Le Sezioni Unite della Cassazione Civile, con sentenza n. 3873 del 16/02/2018 hanno fatto chiarezza in merito all’operatività del principio dell’accessione nel caso in cui uno solo dei comproprietari del suolo comune decida di edificare sullo stesso.
In primis, appare opportuno ricordare come l’accessione costituisca un modo di acquisto della proprietà a titolo originario, che si verifica nel momento in cui viene realizzata un’unione stabile tra una cosa principale e una cosa accessoria, ovvero quando quest’ultima si congiunge stabilmente alla prima, non rilevando se tale unione sia causata da un evento naturale o avvenga per l’opera dell’uomo.
Dal punto di vista codicistico, il principio generale dell’accessione è disciplinato dall’art. 934 c.c., il quale dispone che “Qualunque piantagione, costruzione od opera esistente sopra o sotto il suolo appartiene al proprietario di questo, salvo quanto è disposto dagli articoli 935, 936, 937 e 938 e salvo che risulti diversamente dal titolo o dalla legge”.
Nello specifico, l’art. 935 c.c. disciplina le due ipotesi di accessione delle opere fatte dal comproprietario del suolo con materiali altrui e di accessione delle opere fatte da un terzo con materiali propri, mentre l’art. 937 c.c. disciplina l’ipotesi di accessione delle opere realizzate da un terzo con materiali altrui.
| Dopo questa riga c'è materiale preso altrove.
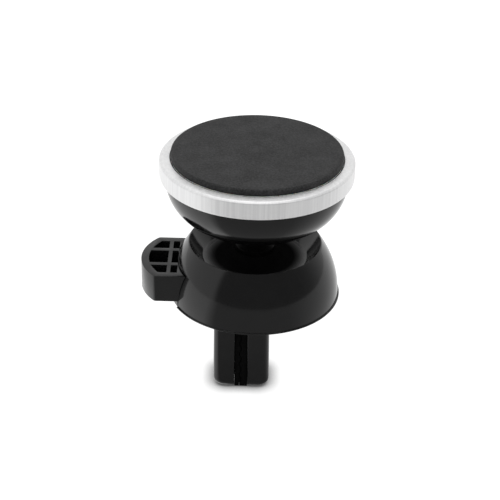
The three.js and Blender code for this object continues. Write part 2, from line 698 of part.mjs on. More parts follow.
{
  const bottom = splitZ + contactGap;
  const flangeTop = bottom + socketFlangeThickness;
  const flangeRadius = socketScrewCircle + screwHeadRadius;
  const inner = ballArc(socketInner, latitudeAtHeight(bottom, socketInner), 90, 7);
  const outer = ballArc(socketOuter, 90, latitudeAtHeight(flangeTop, socketOuter), 6);
  inner[inner.length - 1][0] = 0;
  outer[0][0] = 0;
  const outline = [...inner, ...outer, [flangeRadius, flangeTop], [flangeRadius, bottom]].reverse();
  let cap = turned(outline, ballFacets);
  bossAngles.forEach((angle, i) => {
    const [x, y] = atAngle(socketScrewCircle, angle);
    const passRadius = socketScrewRadius + screwPassGap;
    cap = cap.subtract(disc(passRadius, bottom - overrun, flangeTop + overrun, smallFacets, x, y));
    const screw = panScrew(socketScrewRadius, socketScrewLength, screwHeadRadius, screwHeadHeight);
    const seated = screw.rotate([180, 0, 0]).translate([x, y, flangeTop + contactGap]);
    addPart(`socket_screw_${i + 1}`, seated, steel());
  });
  addPart("socket_cap", cap, satinBlack());

  const linerInner = ballRadius + runGap;
  const linerOuter = linerInner + linerThickness;
  const lower = [
    ...ballArc(linerOuter, lowerLinerFrom, lowerLinerTo, 4),
    ...ballArc(linerInner, lowerLinerTo, lowerLinerFrom, 4),
  ];
  addPart("lower_ball_liner", turned(lower, ballFacets), nylon());
  const upperInner = ballArc(linerInner, 90, upperLinerFrom, 6);
  const upperOuter = ballArc(linerOuter, upperLinerFrom, 90, 6);
  upperInner[0][0] = 0;
  upperOuter[upperOuter.length - 1][0] = 0;
  addPart("upper_ball_liner", turned([...upperInner, ...upperOuter], ballFacets), nylon());
}

// ---- Magnets, their carrier and yoke, the face plate, pad and trim ring -------------------------------

{
  addPart("yoke_plate", disc(carrierRadius, yokeBottom, yokeTop, shellFacets), steel());
  const magnetBottom = yokeTop + contactGap;
  let carrier = disc(carrierRadius, magnetBottom, magnetTop, shellFacets);
  for (let i = 0; i < magnetCount; i += 1) {
    const [x, y] = atAngle(magnetPitchRadius, (360 / magnetCount) * (i + 0.5));
    const seat = disc(magnetRadius + magnetGap, yokeTop, magnetTop + overrun, boreFacets, x, y);
    carrier = carrier.subtract(seat);
    addPart(`magnet_${i + 1}`, disc(magnetRadius, magnetBottom, magnetTop, boreFacets, x, y), nickel());
  }
  addPart("magnet_carrier", carrier, satinBlack());
  const faceplateRadius = ringInnerRadius - faceplateGap;
  addPart("face_plate", disc(faceplateRadius, spigotTop, faceplateTop, shellFacets), satinBlack());
  addPart("pad_adhesive", disc(padRadius - adhesiveInset, faceplateTop, ringTopZ, shellFacets), foam());

  const chamfer = padEdgeRadius * (1 - Math.SQRT1_2);
  const pad = turned(
    [[0, ringTopZ], [padRadius, ringTopZ], [padRadius, padTop - padEdgeRadius],
      [padRadius - chamfer, padTop - chamfer], [padRadius - padEdgeRadius, padTop], [0, padTop]],
    shellFacets,
  );
  addPart("face_pad", pad, rubber());

  const seatRadius = spigotRadius + contactGap;
  const lipBottom = ringTopZ - ringLipThickness;
  const shoulderZ = ringTopZ - ringShoulderDrop;
  const trim = turned(
    [[seatRadius, ringBottomZ], [ringFootRadius, ringBottomZ], [ringRadius, shoulderZ - ringSideDrop],
      [ringRadius, shoulderZ], [ringRadius - ringShoulderInset, ringTopZ], [ringInnerRadius, ringTopZ],
      [ringInnerRadius, lipBottom], [seatRadius, lipBottom]],
    ringFacets,
  );
  addPart("trim_ring", trim, aluminium());
}

export default root;
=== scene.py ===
"""Magnetic air vent phone mount: fine surfaces, materials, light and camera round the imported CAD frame."""
import math

import bmesh
import bpy
from mathutils import Matrix, Vector


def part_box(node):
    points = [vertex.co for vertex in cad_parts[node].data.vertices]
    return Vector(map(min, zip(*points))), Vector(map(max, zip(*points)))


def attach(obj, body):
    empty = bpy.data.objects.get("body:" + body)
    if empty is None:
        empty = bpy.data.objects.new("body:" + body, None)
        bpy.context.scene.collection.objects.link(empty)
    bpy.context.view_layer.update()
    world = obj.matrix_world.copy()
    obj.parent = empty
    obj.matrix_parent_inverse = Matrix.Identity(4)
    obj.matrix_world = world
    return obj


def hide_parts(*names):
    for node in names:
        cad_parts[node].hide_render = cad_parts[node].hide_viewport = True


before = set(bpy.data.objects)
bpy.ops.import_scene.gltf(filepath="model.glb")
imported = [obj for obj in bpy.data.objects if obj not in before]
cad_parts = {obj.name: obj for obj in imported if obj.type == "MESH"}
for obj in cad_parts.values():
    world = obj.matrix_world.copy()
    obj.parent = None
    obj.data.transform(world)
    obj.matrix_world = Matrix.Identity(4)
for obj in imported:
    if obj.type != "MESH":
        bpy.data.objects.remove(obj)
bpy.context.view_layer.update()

MM = 0.001  # lengths below are in millimetres and become metres in the mesh builders

# ---- Sizes read from the CAD frame --------------------------------------------------------------------


def box_mm(node):
    low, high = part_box(node)
    return Vector(low) / MM, Vector(high) / MM


def middle_mm(node):
    low, high = box_mm(node)
    return (low.x + high.x) / 2, (low.y + high.y) / 2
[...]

L’art. 938 c.c. è invece dedicato all’occupazione in buona fede del fondo attiguo.
Le Sezioni Unite hanno poi evidenziato come sussistano due opposti orientamenti giurisprudenziali circa l’operatività del principio dell’accessione nel caso in cui più soggetti siano comproprietari del suolo comune, e uno solo di essi decida di edificare sullo stesso.
Secondo un primo orientamento, il principio dell’accessione opererebbe anche in caso di comunione, per cui la costruzione su suolo comune, eseguita da uno solo dei comproprietari, diverrebbe anch’essa comune, salvo contrario accordo scritto.
Secondo l’opposto orientamento, il principio dell’accessione ex 934 c.c. riguarderebbe solo le costruzioni/opere eseguite sul terreno altrui, e non anche sul terreno proprio, presupponendo quindi che il costruttore sia un soggetto “terzo” rispetto ai proprietari del suolo: pertanto, in caso di costruzione sul suolo comune da parte di uno solo dei comproprietari, troverebbe applicazione la disciplina in materia di comunione, in deroga a quella dell’accessione.
Le Sezioni Unite hanno ritenuto che l’orientamento maggiormente condivisibile sia il primo, chiarendo così che in caso di costruzione da parte di un solo comproprietario sul suolo comune debba trovare applicazione il principio dell’accessione. A questo punto, è necessario accertare se la costruzione sul suolo comune sia stata edificata dal comproprietario costruttore con o senza il consenso degli altri comproprietari non costruttori, distinguendo le due diverse situazioni.
Nel caso in cui la costruzione sia stata effettuata senza il consenso degli altri comproprietari, contro il loro esplicito divieto, all’insaputa di questi, ovvero quando essa pregiudichi il godimento della cosa comune da parte di tutti i comproprietari, il comproprietario non costruttore “può esercitare, nei confronti del comproprietario costruttore, le ordinarie azioni possessorie e l’azione di rivendicazione” e in aggiunta “può anche esercitare lo ius tollendi e pretendere la demolizione dell’opera lesiva del suo diritto, ricorrendo alla tutela in forma specifica ex art. 2933 c.c.”.
Nel caso in cui la costruzione sia stata invece effettuata con il consenso esplicito, o anche meramente implicito, del comproprietario non costruttore “va escluso, a tutela della buona fede e dell’affidamento del costruttore, che il primo possa pretendere la demolizione dell’opera”.
Da ultimo, le Sezioni Unite chiariscono che nel caso in cui lo ius tollendi non venga esercitato dai comproprietari non costruttori questi “sono tenuti a rimborsare al comproprietario costruttore, in proporzione alle rispettive quote di proprietà, le spese sopportate per l’edificazione dell’opera”.